* TASK TO COMPLETE:
Quote the listing below in its entirety.
---*---
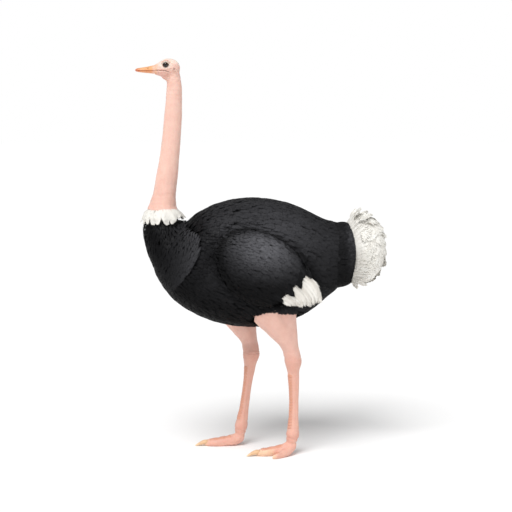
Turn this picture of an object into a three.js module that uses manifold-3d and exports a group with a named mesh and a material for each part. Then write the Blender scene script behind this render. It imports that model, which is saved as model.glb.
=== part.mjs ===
// Adult male ostrich (pink-necked form), life size, standing with its right foot a step ahead.
// Millimetres, +Z up. The bird faces -Y and its left side is +X. The floor is Z = 0.
//
// Every part is a closed solid that includes its plumage. Most are lofts: a list of stations gives the
// centre and the half sizes of the cross-section, and a smooth curve runs through them.
import * as THREE from "three";
import { mergeVertices } from "three/addons/utils/BufferGeometryUtils.js";
import Module from "manifold-3d";

const wasm = await Module();
wasm.setup();

// ---------------------------------------------------------------- driving sizes

const GAP = 0.3; // air between two parts that meet
const FRAME_SHIFT_Y = -86.9; // moves the hip-centred layout until its origin is under the middle of the bird

const HEAD = { napeY: -382, gapeZ: 2158, length: 247 };
const EYE = { forward: 80, up: 29, side: 26.5, radius: 22 };
const EAR = { forward: 37, up: 8, side: 44, radius: 7 };
const BILL_ROOT = 0.4; // station number at which the horn of the bill comes out of the skin
const GAPE_SLIT = 0.9; // height of the line between the two halves of the bill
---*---
* OUTPUT FOR THIS TASK:
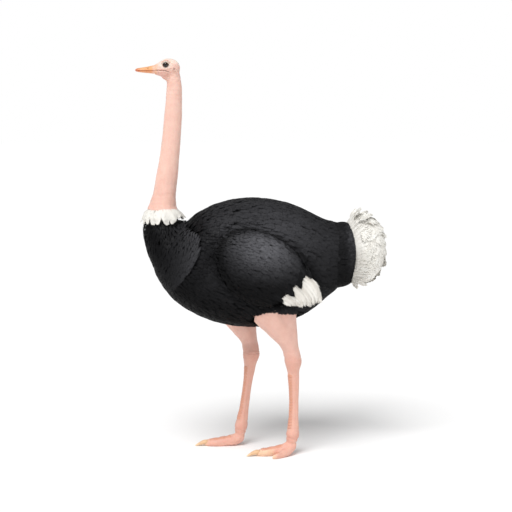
Turn this picture of an object into a three.js module that uses manifold-3d and exports a group with a named mesh and a material for each part. Then write the Blender scene script behind this render. It imports that model, which is saved as model.glb.
=== part.mjs ===
// Adult male ostrich (pink-necked form), life size, standing with its right foot a step ahead.
// Millimetres, +Z up. The bird faces -Y and its left side is +X. The floor is Z = 0.
//
// Every part is a closed solid that includes its plumage. Most are lofts: a list of stations gives the
// centre and the half sizes of the cross-section, and a smooth curve runs through them.
import * as THREE from "three";
import { mergeVertices } from "three/addons/utils/BufferGeometryUtils.js";
import Module from "manifold-3d";

const wasm = await Module();
wasm.setup();

// ---------------------------------------------------------------- driving sizes

const GAP = 0.3; // air between two parts that meet
const FRAME_SHIFT_Y = -86.9; // moves the hip-centred layout until its origin is under the middle of the bird

const HEAD = { napeY: -382, gapeZ: 2158, length: 247 };
const EYE = { forward: 80, up: 29, side: 26.5, radius: 22 };
const EAR = { forward: 37, up: 8, side: 44, radius: 7 };
const BILL_ROOT = 0.4; // station number at which the horn of the bill comes out of the skin
const GAPE_SLIT = 0.9; // height of the line between the two halves of the bill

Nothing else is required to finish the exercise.